6 Production Featurettes – These are your standard, yet interesting, documentaries on the making of the film. They include the creation of the characters, the recording of the dialogue, the animation of the movie, and more. For film buffs this is a great behind the scenes look at the movie.
Scene-Specific Commentary by John Leguizamo as Sid – This is a hilarious feature with Sid commenting on his performance in various scenes in the film. Lasting about only 5 minutes, Leguizamo returns to voice his characters and tells us about funny things that happened when the cameras weren’t rolling. Definitely check this one out.
3 Interactive Animation Studies – This allows you to watch three different scenes in storyboard, animatic, rough animation, and final forms. You hit the angle button to toggle between them. It’s a very interesting feature.
International Multi-Language Clip – This clip is shown with the dialogue alternating between different foreign language tracks. There’s not much more to this beyond a little amusement.
Scrat’s Mini Promo Spots – Scrat apparently did some promotional spots for the FOX channel and they are included on this disc. Other than for completeness’ sake, there’s not much to them.

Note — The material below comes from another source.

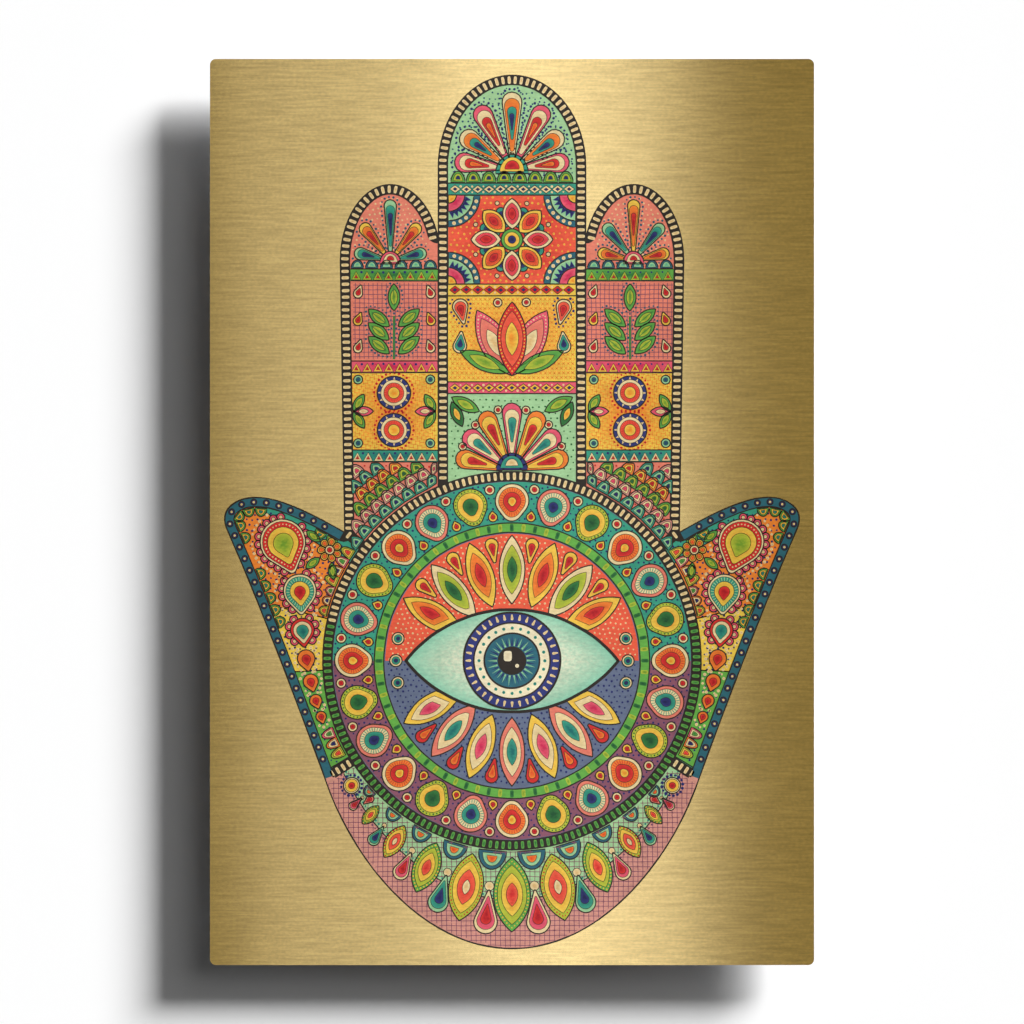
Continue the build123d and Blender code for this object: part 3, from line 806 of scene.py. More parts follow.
@dataclass
class Press:
    """Collects one region's films of ink by tone, and makes one mesh of each tone.

    A recipe such as "cream, red .5" names a motif's nested fills and their shares of its size.
    """

    region: str
    face: float
    inks: dict[Tone, bpy.types.Material]
    first_height: float = 0.113
    step: float = 0.012
    thickness: float = 0.05
    keyline: float = 0.8
    inner_line: float = 0.36
    wobble: float = 0.22
    jobs: dict[Tone, list] = field(default_factory=dict)

    def drift(self, points: Array) -> Array:
        """Moves points as an unsteady hand does, by the sum of two slow sine waves along each axis.

        Args:
            points: the points.

        Returns:
            The moved points.
        """
        x, z = points[..., 0], points[..., 1]
        shift_x = np.sin(z / 7.3 + x / 17.0) + 0.6 * np.sin(z / 3.1 - x / 5.2 + 1.3)
        shift_z = np.sin(x / 6.7 - z / 19.0 + 0.7) + 0.6 * np.sin(x / 2.9 + z / 4.7)
        return points + self.wobble / 2 * np.stack([shift_x, shift_z], -1)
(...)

Blue Sky Studios’ Oscar Winning Animated Film “Bunny” with Director’s Commentary – The sheer bizarreness of this film makes it obvious that it was an Oscar winner. While the animation is incredibly detailed and well done, the story is depressing and confusing. It features an elderly rabbit that kills an annoying moth. The moth ends up being her dead husband who escorts her to heaven. I was left scratching my head on this one. Maybe if it had a rat / squirrel getting hit on the head I would have enjoyed it more, but not even the commentary helped me figure this one out. Again, I guess it’s good to have for completeness’ sake.
The Bottom Line:
“Ice Age” is a decent movie with a top of the line DVD. If you haven’t seen it then it’s worth checking out. If you are a film and animation buff or you have kids, then this is one to add to the collection.